- _What you should do_
Can the data below be echoed back word for word?

- _Data shown_

----

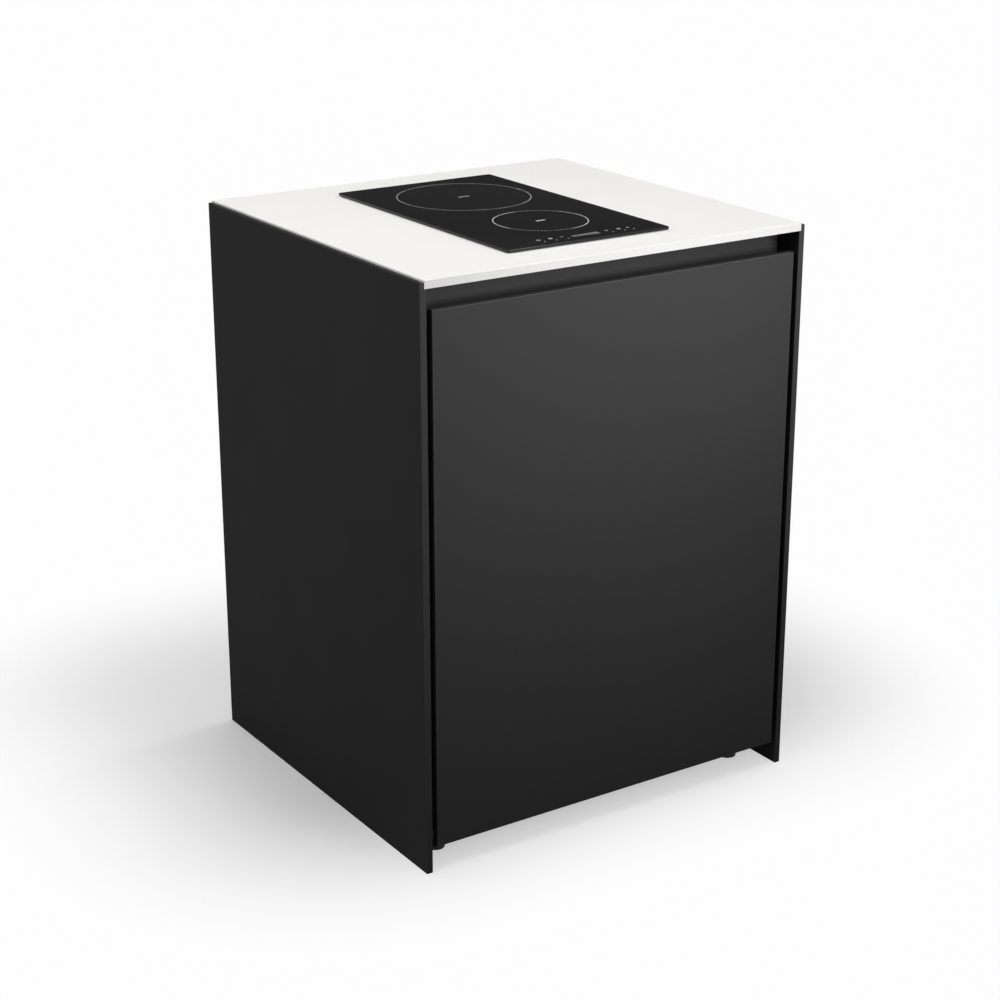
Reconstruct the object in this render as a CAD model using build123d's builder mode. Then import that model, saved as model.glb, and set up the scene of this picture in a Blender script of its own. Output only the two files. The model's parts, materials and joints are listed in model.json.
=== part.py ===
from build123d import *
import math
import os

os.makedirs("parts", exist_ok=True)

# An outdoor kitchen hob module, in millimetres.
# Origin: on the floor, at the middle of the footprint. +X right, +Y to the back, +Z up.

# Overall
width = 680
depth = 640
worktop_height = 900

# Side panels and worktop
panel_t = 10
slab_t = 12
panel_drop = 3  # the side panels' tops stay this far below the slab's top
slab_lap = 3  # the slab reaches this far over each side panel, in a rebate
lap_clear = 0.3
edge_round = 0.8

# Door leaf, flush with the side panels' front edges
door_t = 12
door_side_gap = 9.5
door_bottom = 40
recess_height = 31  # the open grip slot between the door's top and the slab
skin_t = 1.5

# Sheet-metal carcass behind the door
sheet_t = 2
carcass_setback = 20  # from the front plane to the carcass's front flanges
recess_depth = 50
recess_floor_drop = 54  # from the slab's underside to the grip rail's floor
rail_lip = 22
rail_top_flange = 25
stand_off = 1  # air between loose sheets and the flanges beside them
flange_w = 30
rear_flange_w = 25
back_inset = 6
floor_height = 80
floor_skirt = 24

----

- _Output_
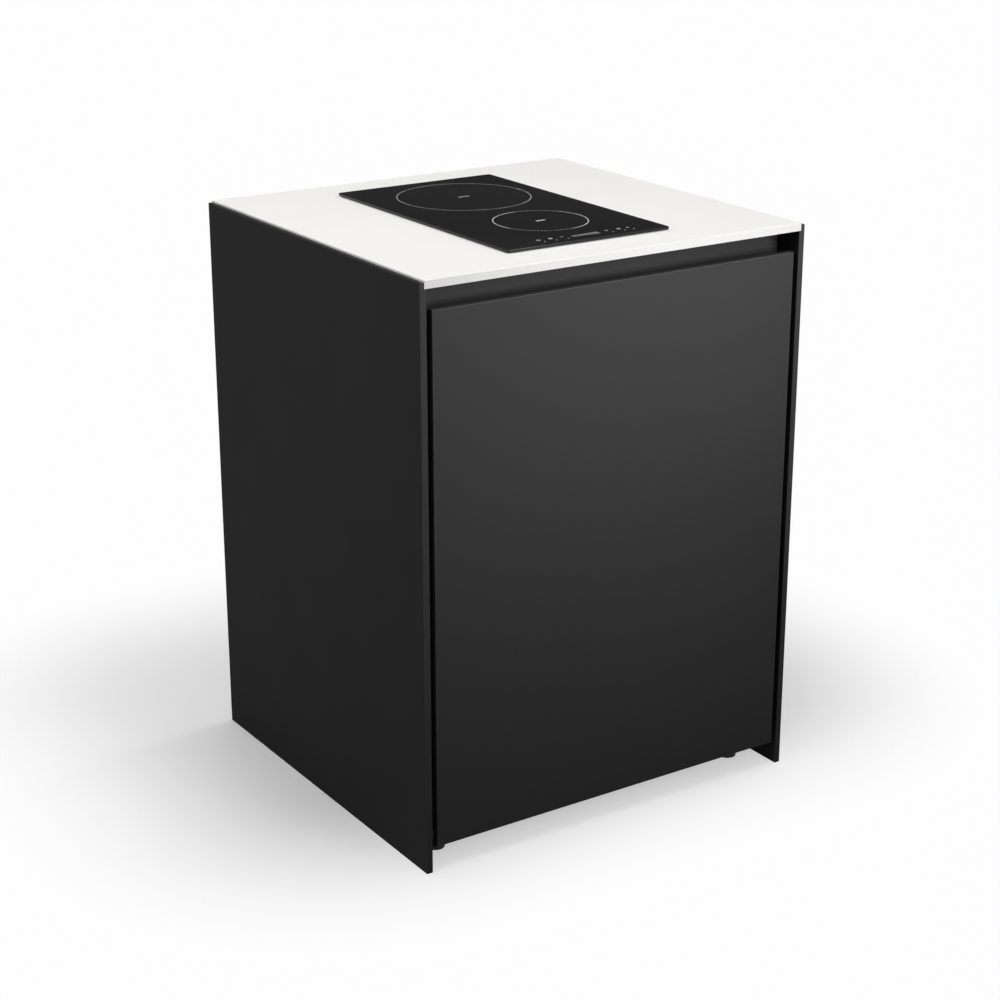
Reconstruct the object in this render as a CAD model using build123d's builder mode. Then import that model, saved as model.glb, and set up the scene of this picture in a Blender script of its own. Output only the two files. The model's parts, materials and joints are listed in model.json.
=== part.py ===
from build123d import *
import math
import os

os.makedirs("parts", exist_ok=True)

# An outdoor kitchen hob module, in millimetres.
# Origin: on the floor, at the middle of the footprint. +X right, +Y to the back, +Z up.

# Overall
width = 680
depth = 640
worktop_height = 900

# Side panels and worktop
panel_t = 10
slab_t = 12
panel_drop = 3  # the side panels' tops stay this far below the slab's top
slab_lap = 3  # the slab reaches this far over each side panel, in a rebate
lap_clear = 0.3
edge_round = 0.8

# Door leaf, flush with the side panels' front edges
door_t = 12
door_side_gap = 9.5
door_bottom = 40
recess_height = 31  # the open grip slot between the door's top and the slab
skin_t = 1.5

# Sheet-metal carcass behind the door
sheet_t = 2
carcass_setback = 20  # from the front plane to the carcass's front flanges
recess_depth = 50
recess_floor_drop = 54  # from the slab's underside to the grip rail's floor
rail_lip = 22
rail_top_flange = 25
stand_off = 1  # air between loose sheets and the flanges beside them
flange_w = 30
rear_flange_w = 25
back_inset = 6
floor_height = 80
floor_skirt = 24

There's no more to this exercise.